In 1998 Johnston produced his most commercially and critically successful book, The Colony of Unrequited Dreams. A fictionalized account of the life of Newfoundland's first premier, Joseph R. Smallwood, the novel is also Johnston's most controversial. With this book, Johnston truly earns comparisons to writers like Richler. As in the latter's Solomon Gursky Was Here, Johnston's novel follows a cast of characters over generations and continents while promising to reveal the secret that drives and determines the lives of the protagonists. Humour in the face of great loss defines this novel, as both narrators, Joe Smallwood and the fictional Sheilagh Fielding, try to find permanence and place on an island that changes identity from country to colony to province in the course of their lifetimes.

The liberties taken by Johnston in representing Smallwood and Newfoundland have been condemned by some critics, yet for many it is the Newfoundland novel. The novel gave Johnston his second Thomas Head Raddall Atlantic Fiction Prize and won the Canadian Authors' Association Award for Fiction. It was shortlisted for a number of awards, including the Governor General's Literary Award, and the Stephen Leacock Memorial Medal for Humour. Johnston followed the novel with a sequel, The Custodian of Paradise, in 2006, continuing the irascible, witty, wounded Sheilagh Fielding's story through the Second World War and her retreat to an island off the south coast of Newfoundland. The novel was nominated for both a Trillium Award and the Scotiabank Giller Prize.

Johnston's preoccupation with Newfoundland's confederation with Canada becomes more personal in Baltimore's Mansion, a family memoir released in 1999. Winner of the Charles Taylor Prize for Literary Non-Fiction, the text focuses on Johnston, his father, and grandfather. He explores their attachment not only to Newfoundland, but to the Newfoundland that could have been.
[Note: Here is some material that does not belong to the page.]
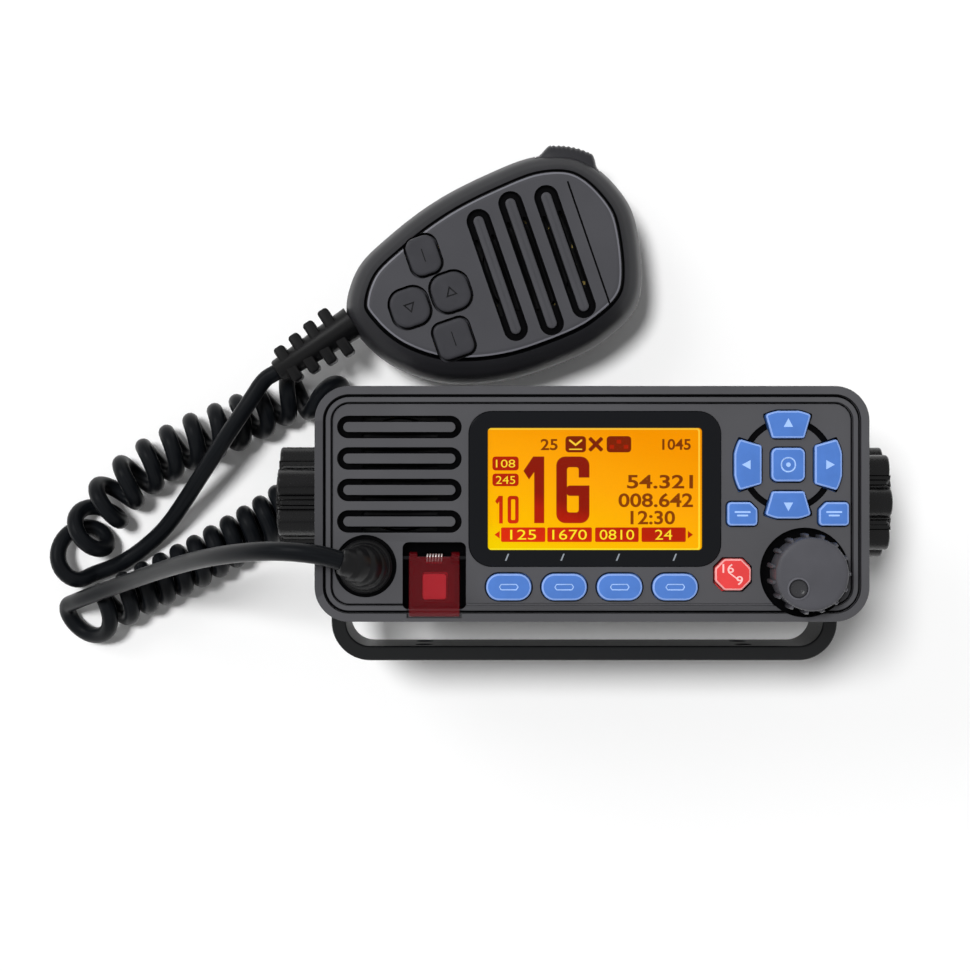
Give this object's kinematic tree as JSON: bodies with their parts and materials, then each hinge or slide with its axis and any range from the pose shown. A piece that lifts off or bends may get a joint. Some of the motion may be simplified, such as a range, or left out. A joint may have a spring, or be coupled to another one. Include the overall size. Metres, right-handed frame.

The Navigator of New York is another historical novel in the vein of Colony. Published in 2002, the novel is about Devlin Stead, whose desire to uncover his father's fate is intertwined with the race for the North Pole between Robert Peary and Frederick Cook. This novel seems to mark Johnston's permanent departure from the smaller, more focused texts of his early career in favour of epic, sprawling historical fictions. It was a finalist for a Governor General's Literary Award and the Scotiabank Giller Prize.

2011 saw the publication of A World Elsewhere, which like Navigator intertwines Newfoundland's history with that of the United States, following the ambitious Landish Druken to Princeton University at the end of the 19th century, where he is entangled with the scion of the wealthy American Vanderluyden family, based on the Vanderbilts, and other characters drawn from history including Henry James and Edith Wharton. An exploration of friendship, inheritance, fatherhood and family, A World Elsewhere was longlisted for the Scotiabank Giller Prize and quickly became, like so many of Johnston's works, a Canadian bestseller.

In addition to his remarkable books, Wayne Johnston has published short stories and musings in various Canadian magazines, and an edition of his Henry Kreisel Lecture, "The Old Lost Land of Newfoundland: Family, Memory, Fiction and Myth," was released in 2009. A Distinguished Chair in Creative Writing at Hollins University in Roanoke, Virginia, from 2004-09, Johnston lives in Toronto - a "not-Newfoundland," as he has called it, from which he continues to meditate upon his home province. Johnston holds honourary doctorates from UNB and MUN, and in 2011 he was awarded the prestigious Writers' Trust Engel/Findley Prize, honouring the entirety of his body of work.